MEDAN (LENSAKINI) – Debat Publik-II yang akan diselenggarakan dalam waktu dekat diharapkan dapat menjadi ajang untuk mendalami komitmen dan solusi dari dua pasangan calon Gubernur dan Wakil Gubernur Sumatera Utara (Sumut) terkait persoalan-persoalan mendalam yang telah lama dirasakan masyarakat.
Salah satu isu utama yang akan dibahas dalam debat ini adalah penyelesaian berbagai masalah daerah yang telah berlangsung lama, seperti konflik pertanahan dan permasalahan kependudukan yang menyentuh kehidupan sehari-hari warga.
Dua pasangan calon Gubernur/Wakil Gubernur Sumut yang akan mengikuti Debat Publik-II, diharapkan dapat memberi solusi atas sejumlah persoalan yang sudah lama dihadapi masyarakat di Sumut. Apalagi, salah satu tema Debat Publik-II kali ini adalah terkait Penyelesaian Persoalan Daerah.
“Saya berharap, dua pasangan calon gubernur/wakil gubernur tidak membiarkan masyarakat dengan beragam persoalannya. Mereka harus memberi solusi penyelesaian. Jangan dilupakan,” tegas Direktur MATA Pelayanan Publik Abyadi Siregar, Rabu (6/11/2024).
Salah satu persoalan yang sudah puluhan tahun dihadapi masyarakat Sumut dan perlu segera diselesaikan adalah, terkait keberadaan tanah yang diklaim sebagai Hak Guna Usaha (HGU) PTPN-II yang banyak terletak di sekitar kawasan inti Kota Medan. Bahkan, lahan-lahan yang diklaim sebagai HGU PTPN itu, saat ini sudah banyak yang berubah menjadi kawasan pertokoan dan perumahan mewah dengan menggusur paksa masyarakat penghuni.
“Saya kira, ini adalah salah satu persoalan daerah yang butuh penyelesaian mendesak. Apalagi, dalam tema Debat Publik-II tentang Penyelesaian Persoalan Daerah, disebutkan bahwa salah satu isu yang harus dibahas adalah menyangkut konflik pertanahan. Jadi, inilah saatnya masyarakat mengetahui apa solusi dari kedua calon tentang penyelesaian konflik tanah HGU yang sudah puluhan tahun terjadi,” tegas Abyadi.
Menurut Abyadi Siregar, selama ini kebijakan pemerintah cenderung berkolaborasi dengan pemilik modal dan mengusir paksa masyarakat yang sudah puluhan tahun bertempat tinggal. Bahkan, banyak masyarakat yang jadi korban jiwa.

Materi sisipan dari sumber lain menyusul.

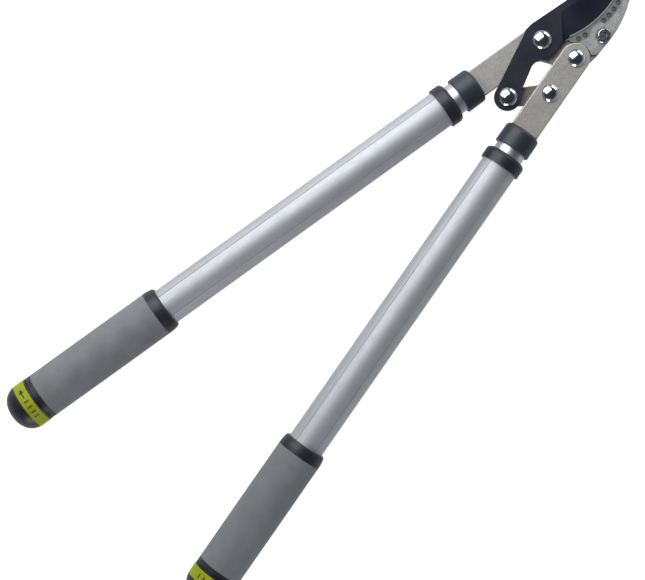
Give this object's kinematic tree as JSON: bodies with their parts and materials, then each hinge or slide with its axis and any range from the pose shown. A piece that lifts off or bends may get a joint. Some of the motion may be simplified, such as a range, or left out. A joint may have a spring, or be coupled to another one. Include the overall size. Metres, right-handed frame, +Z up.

Banyak contoh kasus yang bisa dilihat yang menggambarkan pemerintah cenderung berpihak kepada pemilik modal dan menyingkirkan masyarakat. Abyadi Siregar mencontohkan proyek “gila-gilaan” kelompok perusahaan raksasa Ciputra di kawasan Desa Sampali, Kecamatan Percut Sei Tuan, Kabupaten Deliserdang.
“Padahal, masyarakat sudah puluhan tahun bertempat tinggal di lahan tersebut. Tapi, masyarakat diusir paksa dengan ganti rugi yang tak layak. Lalu, berdirilah komplek-komplek pertokoan mewah yang dijual dengan harga miliaran rupiah per unit. Saya kira, ini penyelesaian yang tidak berpihak kepada masyarakat,” tegas Abyadi Siregar.
TANAH SARI REJO
Selain itu, konflik pertanahan lain yang butuh penyelesaian mendesak oleh pemerintah daerah adalahm, terkait sengketa tanah puluhan ribuan masyarakat Kelurahan Sri Rejo, Kecamatan Medan Polonia, Kota Medan, Sumut dengan TNI AU.
“Sengketa ini sudah terjadi puluhan tahun. Tapi, sampai sekarang belum ada penyelesaian konkrit dari pemerintah. Gubernur Sumut Edy Rahmayadi sendiri, sudah pernah mengikuti rapat terbatas dengan Presiden Joko Widodo membahas masalah tanah Sari Rejo tersebut. Dalam rapat terbatas itu, juga dibahas soal konflik tanah HGU PTPN. Sayangnya, sampai saat ini, belum ada tindaklanjut penyelesaian kasus tanah tersebut,” jelas Abyadi.